Kormos made his suggestion in response to questions after Bowring’s presentation. “It’s the blending of the physical and the financial that’s causing the uplift” and making the market more difficult to solve, he said.
If the day-ahead market became purely financial, the reliability assessment and commitment (RAC) run could determine the day–ahead schedules for generators, said Mike Bryson, executive director of system operations.
Eliminating physical generation from the day-ahead market could aid efforts to post day-ahead results sooner, Kormos said. A market with no generator minimum run times “would solve a lot faster,” he said.
Under the current system, Bryson said, virtual trades can hurt reliability by masking transmission congestion.
An increment offer — an offer to sell to the day-ahead market if prices go above a specified price — can act like a dispatchable resource. But transmission constraints that are “solved” financially by virtual trades remain in the physical market, Bryson said. “In real time there wasn’t truly a generator there.”

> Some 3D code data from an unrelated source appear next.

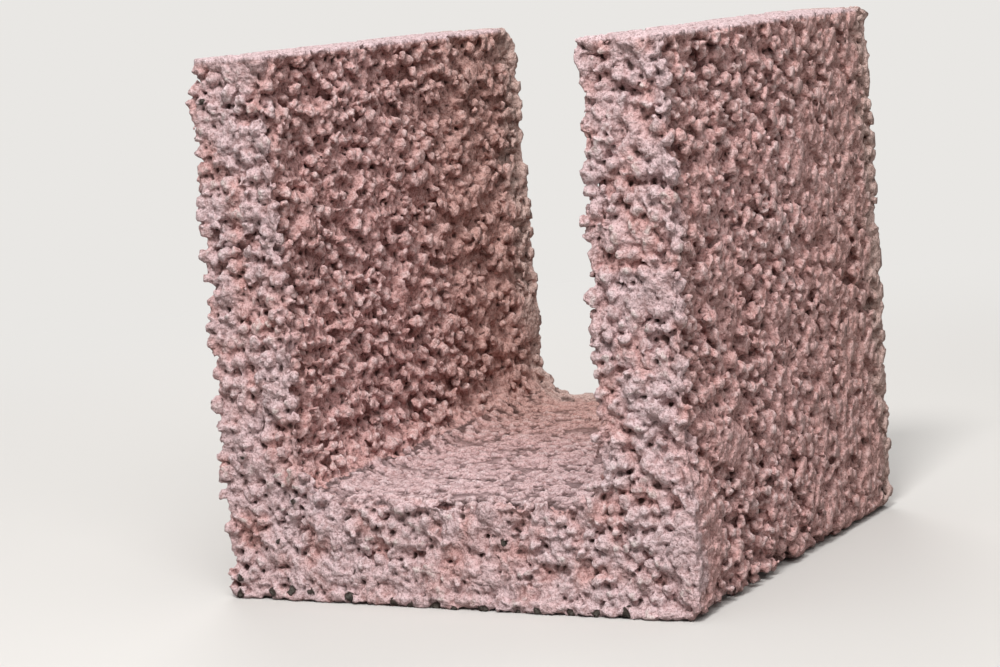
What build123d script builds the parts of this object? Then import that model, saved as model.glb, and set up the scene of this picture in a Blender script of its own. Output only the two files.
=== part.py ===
# U-shaped block of open-pored lightweight concrete, one cast piece.
# It was cast standing on its smooth end, so the mould's core drew out through the rough end
# and the channel narrows towards the smooth end.
# X is the width across the channel, Y runs along it, Z is up.
# The rough end faces -Y, the smooth end +Y, and the bed face lies on z = 0.
# Millimetres.

import os
from build123d import *

# Overall size
WIDTH = 240.0
LENGTH = 240.0
HEIGHT = 248.0

# Channel at the rough end: walls measured across X at their tops, bed measured up from the bed face
WALL = 43.5
BED = 48.5
ROOT_RADIUS = 20.0

# Draft: what each wall gains from its top down to the bed face
WALL_DRAFT = 4.7

# Taper of the core: what the walls and the bed gain from the rough end to the smooth end
WALL_TAPER = 3.2
BED_TAPER = 6.9

# Edges
BED_EDGE_RADIUS = 8.0
ARRIS_RADIUS = 2.0

# Knocked corners: how far each break reaches along X, Y and Z
ROUGH_CORNER_CHIP = (12.0, 13.0, 16.0)
INNER_CORNER_CHIP = (9.0, 13.0, 7.0)
OUTER_CORNER_CHIP = (10.0, 12.0, 4.0)

# How far cutting shapes run past the faces that they cut
OVERSHOOT = 20.0


def core_section(y):
    """Outline of the mould's core where it crosses the plane at this y."""
    along = (y + LENGTH / 2) / LENGTH
    wall = WALL + WALL_TAPER * along
    bed = BED + BED_TAPER * along
    half_top = WIDTH / 2 - wall
    draft_per_mm = WALL_DRAFT / HEIGHT
    top = HEIGHT + OVERSHOOT
    half_over = half_top + draft_per_mm * OVERSHOOT
    half_root = half_top - draft_per_mm * (HEIGHT - bed)
    outline = Polyline(
        (-half_over, top),
        (-half_root, bed),
        (half_root, bed),
        (half_over, top),
        close=True,
    )
    plane = Plane(origin=(0, y, 0), x_dir=(1, 0, 0), z_dir=(0, -1, 0))
    profile = make_face(outline)
    roots = profile.vertices().sort_by(Axis.Y)[:2]
    return plane * fillet(roots, radius=ROOT_RADIUS)


def block_body():
    """The block before its channel: a prism along Y with worn long edges under it."""
    profile = Rectangle(WIDTH, HEIGHT, align=(Align.CENTER, Align.MIN))
    bed_corners = profile.vertices().sort_by(Axis.Y)[:2]
    profile = fillet(bed_corners, radius=BED_EDGE_RADIUS)
    rough_end = Plane(origin=(0, -LENGTH / 2, 0), x_dir=(1, 0, 0), z_dir=(0, -1, 0))
    return extrude(rough_end * profile, amount=-LENGTH)


def channel_core():
    """The tapered core, run past both ends and past the wall tops."""
    near = core_section(-LENGTH / 2 - OVERSHOOT)
    far = core_section(LENGTH / 2 + OVERSHOOT)
    return loft([near, far], ruled=True)


def soften_edges(block):
    """Round the outline of the rough end and the long edges of the wall tops."""
    rough_end = block.faces().sort_by(Axis.Y)[0]
    long_edges = block.edges().filter_by(lambda edge: edge.bounding_box().size.Y > LENGTH / 2)
    top_edges = long_edges.group_by(Axis.Z)[-1]
    return fillet(rough_end.edges() + top_edges, radius=ARRIS_RADIUS)


def knock_corner(block, corner, inward, reach):
    """Break off one corner along the plane through its three reaches."""
    points = [
        corner + Vector(inward[0] * reach[0], 0, 0),
        corner + Vector(0, inward[1] * reach[1], 0),
        corner + Vector(0, 0, inward[2] * reach[2]),
    ]
    normal = (points[1] - points[0]).cross(points[2] - points[0])
    if normal.dot(corner - points[0]) < 0:
        normal = normal * -1
    middle = (points[0] + points[1] + points[2]) / 3
    span = 2 * max(reach)
    waste = Plane(origin=middle, z_dir=normal) * Box(
        span, span, span, align=(Align.CENTER, Align.CENTER, Align.MIN)
    )
    return block - waste


def inner_top_corner(side, y):
    """Where the top of the wall on this side meets the channel at this y."""
    along = (y + LENGTH / 2) / LENGTH
    return Vector(side * (WIDTH / 2 - WALL - WALL_TAPER * along), y, HEIGHT)


def u_block():
    """The whole block with its channel, softened edges and knocked corners."""
    block = soften_edges(block_body() - channel_core())
    rough_corner = Vector(-WIDTH / 2, -LENGTH / 2, HEIGHT)
    block = knock_corner(block, rough_corner, (1, 1, -1), ROUGH_CORNER_CHIP)
    inner_corner = inner_top_corner(-1, LENGTH / 2)
    block = knock_corner(block, inner_corner, (-1, -1, -1), INNER_CORNER_CHIP)
    outer_corner = Vector(WIDTH / 2, LENGTH / 2, HEIGHT)
    return knock_corner(block, outer_corner, (-1, -1, -1), OUTER_CORNER_CHIP)


os.makedirs("parts", exist_ok=True)
block = u_block()
export_step(block, "parts/u_block.step")
print(f"u_block: {block.volume / 1e6:.3f} litres")
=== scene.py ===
"""The looks of a U-shaped block of open-pored lightweight concrete, grown on its CAD frame.

The real block is one casting: expanded-clay grains, each coated with pink cement paste, that
touch and leave open pores between them.
The script throws the grains against the block's faces, fuses them with the paste behind them,
presses them flat where the steel mould was, and thins and slices the result into light pieces.
"""

import logging
import math
from dataclasses import dataclass, field
from enum import Enum

import bmesh
import bpy
import numpy as np
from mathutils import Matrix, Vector


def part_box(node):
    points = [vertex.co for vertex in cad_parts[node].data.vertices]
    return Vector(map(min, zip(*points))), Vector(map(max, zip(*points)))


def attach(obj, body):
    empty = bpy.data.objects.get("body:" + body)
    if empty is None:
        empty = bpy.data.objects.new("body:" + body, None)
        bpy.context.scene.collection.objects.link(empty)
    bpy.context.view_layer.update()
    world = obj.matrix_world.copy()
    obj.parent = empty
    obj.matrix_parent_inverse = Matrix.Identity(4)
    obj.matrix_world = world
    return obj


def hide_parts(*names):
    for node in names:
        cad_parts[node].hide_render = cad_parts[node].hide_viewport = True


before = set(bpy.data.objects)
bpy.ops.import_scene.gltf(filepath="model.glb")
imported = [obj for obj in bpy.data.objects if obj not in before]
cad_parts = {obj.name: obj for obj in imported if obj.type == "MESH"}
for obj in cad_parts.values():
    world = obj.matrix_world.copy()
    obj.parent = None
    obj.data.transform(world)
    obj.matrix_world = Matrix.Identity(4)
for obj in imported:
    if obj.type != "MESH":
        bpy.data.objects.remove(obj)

log = logging.getLogger("u_block")

MM = 0.001
# Lengths under this count as nothing
TINY = 1e-6
# A Mix node's two colours and its result go by number, because other sockets share their names
MIX_FIRST, MIX_SECOND, MIX_RESULT = 6, 7, 2
NODE = "u_block"

# The block's box, in millimetres, from the frame
LOWEST, HIGHEST = ([corner / MM for corner in place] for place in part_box(NODE))
ROUGH_Y, SMOOTH_Y = LOWEST[1], HIGHEST[1]
RIGHT_X, LEFT_X = HIGHEST[0], LOWEST[0]
TOP_Z = HIGHEST[2]


@dataclass(frozen=True)
class Ramp:
    """A rise from 0 at low to 1 at high, with level ends."""

    low: float
    high: float

    def at(self, value: np.ndarray) -> np.ndarray:
        """Look numbers up on the rise.

        Args:
            value: the numbers to look up.

        Returns:
            The risen values, from 0 to 1.
        """
        share = np.clip((value - self.low) / (self.high - self.low), 0.0, 1.0)
        return share * share * (3.0 - 2.0 * share)


@dataclass(frozen=True)
class Lattice:
    """Smooth random values in space, from random numbers on a cubic lattice.

    The wavelength is in millimetres, and the values lie within the height on both sides of 0.
    """

    seed: int
    wavelength: float
    height: float = 1.0
    size: int = 64

    def at(self, points: np.ndarray) -> np.ndarray:
        """Give the value at each point.

        Args:
            points: places in millimetres, one row each.

        Returns:
            One value for each place.
        """
        table = np.random.default_rng(self.seed).uniform(-1, 1, self.size ** 3).astype(np.float32)
        scaled = (points / self.wavelength).astype(np.float32)
        cell = np.floor(scaled)
        share = scaled - cell
        share = share * share * (3.0 - 2.0 * share)
        low = cell.astype(np.int32) % self.size
        high = (low + 1) % self.size
        steps = np.array([self.size ** 2, self.size, 1], np.int32)
        low, high = low * steps, high * steps

        def row(x: np.ndarray, y: np.ndarray) -> np.ndarray:
            """Slide along Z between two lattice points."""
            near = table[x + y + low[:, 2]]
            return near + (table[x + y + high[:, 2]] - near) * share[:, 2]

        def sheet(x: np.ndarray) -> np.ndarray:
            """Slide along Y between two rows."""
            near = row(x, low[:, 1])
            return near + (row(x, high[:, 1]) - near) * share[:, 1]

        near = sheet(low[:, 0])
        return (near + (sheet(high[:, 0]) - near) * share[:, 0]) * self.height


def layered(lattices: tuple[Lattice, ...], points: np.ndarray,
            start: float | np.ndarray = 0.0) -> np.ndarray:
    """Add several lattices up.

    Args:
        lattices: the lattices to add.
        points: places in millimetres, one row each.
        start: what they are added to.

    Returns:
        The sum for each place.
    """
    return sum((lattice.at(points) for lattice in lattices), start)


def fetch(items: bpy.types.bpy_prop_collection, name: str, width: int = 1,
          kind: type = np.float32) -> np.ndarray:
    """Read one property of all the items of a mesh.

    Args:
        items: the items, such as a mesh's edges.
        name: the property's name.
        width: how many numbers each item holds.
        kind: the numbers' type.

    Returns:
        One number for each item, or one row where it holds several.
    """
    flat = np.zeros(len(items) * width, kind)
    items.foreach_get(name, flat)
    return flat.reshape(-1, width) if width > 1 else flat


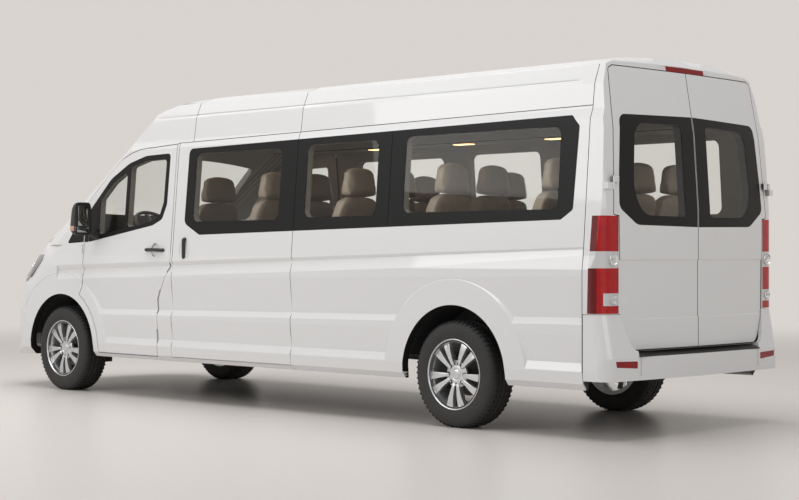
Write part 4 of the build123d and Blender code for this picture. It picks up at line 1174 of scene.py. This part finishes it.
def pressRidge(skin):
    # the shallow line pressed along each side of the roof
    rear, front, fade = (ridgeSettings[key] for key in ("rear", "front", "fade"))
    cuts = [((0, 0, ridgeSettings["z"] + step * ridgeSettings["half"]), (0, 0, 1)) for step in (-1, 0, 1)]
    cuts += [((x - rearAxle, 0, 0), (1, 0, 0)) for x in (rear - fade, rear, front, front + fade)]
    pick(skin)
    editMode()
    for spot, way in cuts:
        selectMesh()
        bpy.ops.mesh.bisect(plane_co=spot, plane_no=way)
    objectMode()
    for spot in corners(skin):
        if abs(spot.z - ridgeSettings["z"]) < 0.0005 and abs(spot.y) > halfWidth(spot.z) - 0.006:
            if rear - 0.001 < spot.x + rearAxle < front + 0.001:
                spot.y -= math.copysign(ridgeSettings["depth"], spot.y)


def evenSkin():
    # curved panels keep their shape, with one shared normal at each corner of the mesh
    for name, body in (("bonnet", "bonnet_lid"), ("roof", "body")):
        skin = partOf(name, f"even_{name}")
        if name == "roof":
            pressRidge(skin)
        smooth(skin, 20)
        if name == "roof":
            applyModifier(skin, "WEIGHTED_NORMAL", weight=100, keep_sharp=True)
        finishPiece(skin, body, None, "body_paint", name)


flareSettings = {"radius": 0.652, "bead": 0.0065, "sink": 0.0026, "from": 32, "to": 118, "points": 30}


def fitFlares():
    # the raised edge of the flare above each front wheel
    for side, hand in sides.items():
        points = []
        for number in range(flareSettings["points"]):
            swing = (flareSettings["to"] - flareSettings["from"]) * number / (flareSettings["points"] - 1)
            angle = math.radians(flareSettings["from"] + swing)
            x = axleX["front"] + flareSettings["radius"] * math.cos(angle)
            z = wheelSpot["z"] + flareSettings["radius"] * math.sin(angle)
            found = skinHit("front_wings", (x, hand * 1.3, z), (0, -hand, 0))
            if found and abs(found[0].y) > 0.85:
                points.append(tuple(found[0] - found[1] * flareSettings["sink"]))
        if len(points) > 4:
            bead = addTube(f"archFlare_{side}", points, flareSettings["bead"])
            finishPiece(bead, "body", "paint", "body_paint")


fitFlares()
evenSkin()
print("skins evened")


setStage()
setWorld()


def addFloor():
    # the floor fades into the backdrop with distance
    clearSelection()
    bpy.ops.mesh.primitive_circle_add(vertices=96, radius=150, fill_type="NGON", location=(0, 0, 0))
    floor = bpy.context.object
    floor.name = "studioFloor"
    material, shader, tree = newMaterial("studioFloor", Base_Color=stageSettings["floor"], Roughness=0.35,
                                         Specular_IOR_Level=0.35)
    coords = node(tree, "ShaderNodeTexCoord")
    reach = node(tree, "ShaderNodeVectorMath", operation="LENGTH")
    fade = node(tree, "ShaderNodeMapRange", interpolation_type="SMOOTHSTEP",
                From_Min=stageSettings["near"], From_Max=stageSettings["far"])
    glow = node(tree, "ShaderNodeEmission", Color=(*stageSettings["backdrop"], 1))
    mix = node(tree, "ShaderNodeMixShader")
    out = tree.nodes["Material Output"]
    wire(tree, (coords, "Object", reach, 0), (reach, "Value", fade, "Value"), (fade, 0, mix, 0),
         (shader, 0, mix, 1), (glow, 0, mix, 2), (mix, 0, out, "Surface"))
    floor.data.materials.append(material)


addFloor()
addSoftbox("topSoftbox", (0.5, 1.0, 9.0), (0, 0, 0), (11, 7), 700)
addSoftbox("sideSoftbox", (4.0, 11.0, 6.5), (0, 0, 1), (9, 6), 420)
addSoftbox("rearSoftbox", (-12.0, 2.5, 5.0), (-3, 0, 1), (6, 5), 150)

print("scene complete")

Any changes would be subject to stakeholder review to determine their impacts. For example, limiting virtual transactions to only zones and hubs would prevent them from using generation buses, reducing their value as hedges for generation.
Gas-Electric Scheduling
Ott said PJM hopes to reduce the day-ahead market solution to three hours from the current four-hour average in time for the Federal Energy Regulatory Commission’s April 1, 2016, deadline for changes to gas-electric scheduling. (See PJM Considering Change to Day-Ahead Deadlines in Response to FERC Gas Schedule Order.)
PJM officials are considering parallel processing and sequencing changes to speed the market solution. Ott said further reductions would not be “feasible” in the next year.
Bowring said the 85% reduction in UTC trading since FERC suggested the transactions might be subject to uplift charges had contributed to a recent reduction in the processing time required for the day-ahead market. (See FERC Issues Request for Comments in UTC Uplift Docket; Ruling by October.)
Ott demurred. “Before we jump to conclusions, we have to see what is the cause of the day-ahead market running faster,” he said.
PJM currently posts its day-ahead results at 4 p.m. The time required to solve varies from day to day depending on factors such as transmission outages and load projections. Most days it takes three to three and a half hours. But some days can take more than four hours, according to a PJM analysis that will be presented at Thursday’s Markets and Reliability Committee meeting.
“Some days you’re bringing it all [generation] on or you’re hardly bringing anything on,” and solution is easier, Kormos said.
Ideally, Kormos said, PJM would like to post its results by 1 p.m. ET, an hour before the first gas nomination deadline at 2 p.m.
Members Polled
PJM is compiling the results of a poll that closed May 18 to gauge members’ preferred response to the FERC order.
The poll asked members which day-ahead market start time would allow them adequate time to construct their offers, with choices ranging from 9:30 a.m. to 11 a.m. It also asked preferences on posting times to provide sufficient time to purchase fuel, offering choices between 1 p.m. and 2 p.m.
Because FERC declined to change the start of the gas day, however, RTO officials say there is no escaping some uncertainty. Other RTOs are wrestling with the same dilemma. (See SPP Trying to ‘Balance the Risk’ on Gas-Electric Schedules.)
“In [either the gas or electric] markets you have to commit before you have your numbers locked up,” Kormos explained.